En remontant le quai Zorn, avant qu’il ne bute sur le boulevard Jacques-Preiss (avocat colmarien à la fin du XIXème siècle et défenseur de l’Alsace-Lorraine aux Alsaciens-Lorrains…), le promeneur peut encore apprécier, au coin des rues Schwilgué et Jean-Hultz, une statue représentant ce dernier, maître d’œuvre à la cathédrale entre 1419 et 1449, avec dans ses mains la flèche qu’il contribua à faire ériger.
Après la colonnade de la Protestation, l’Aar s’enfonce au Tivoli
Et puis l’Aar glisse sous le pont de la Protestation, dont le nom provient de la protestation des députés à l’Assemblée Nationale, réunie à Bordeaux en 1870, contre l’annexion de l’Alsace-Lorraine par l’Allemagne. Ce pont est reconnaissable à la colonnade qui orne sa partie nord. Il est fameux également par le nom de son architecte, Fritz Beblo, également concepteur des Bains municipaux et des ponts des Vosges et des Quatre-Hommes (actuel pont J.F.-Kennedy).
Autour de ce pont, plusieurs bâtiments appartiennent ou ont appartenu au Diaconat Bethesda, installé à Strasbourg depuis le tournant des années 1880. Et notamment la maison de retraite (Ehpad) Bethesda, construite en 1985, et l’ancienne clinique reconvertie en 2011-2013 en logements et bureaux.
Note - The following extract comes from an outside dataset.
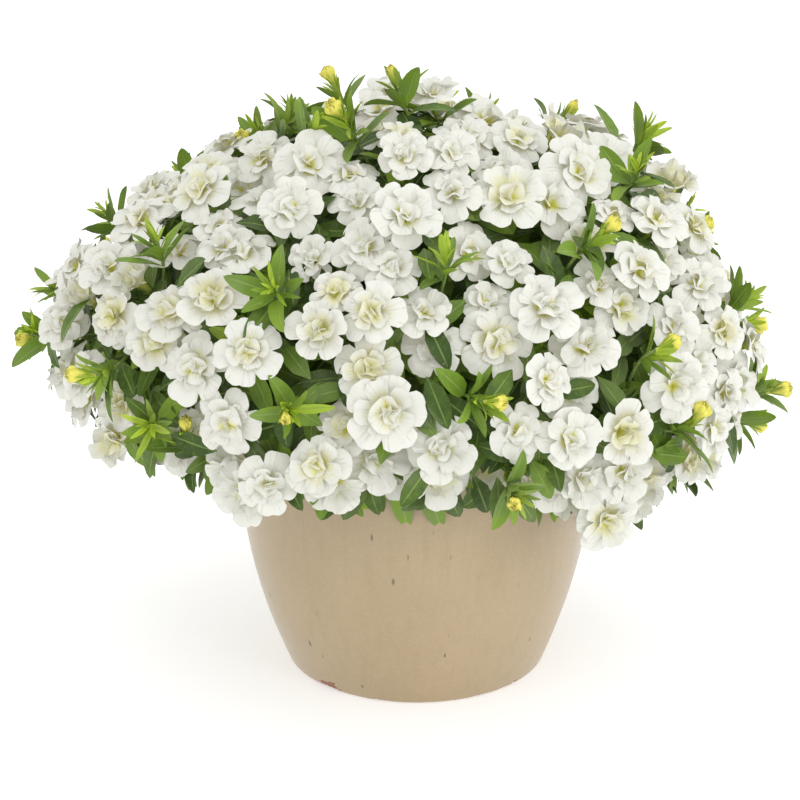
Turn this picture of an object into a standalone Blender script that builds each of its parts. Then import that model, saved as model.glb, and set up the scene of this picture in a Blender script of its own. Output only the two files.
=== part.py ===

Après le pont de la Protestation, l’Aar s’enfonce dans un entrelacs de terrains privés, avant de réapparaître au droit de la rue Lauth. Il agrémente ensuite les jardins des résidences cossues du Tivoli, avant de longer la maison de la Région, enserrant le Wacken, et de rejoindre l’Ill après avoir croisé le canal de la Marne-au-Rhin. Aujourd’hui apprécié des kayakistes, l’Aar était autrefois un lieu de baignade. Des bains, fermés dans les années 1960, étaient au quartier du Contades ce que le Herrenwasser était à la Montagne Verte.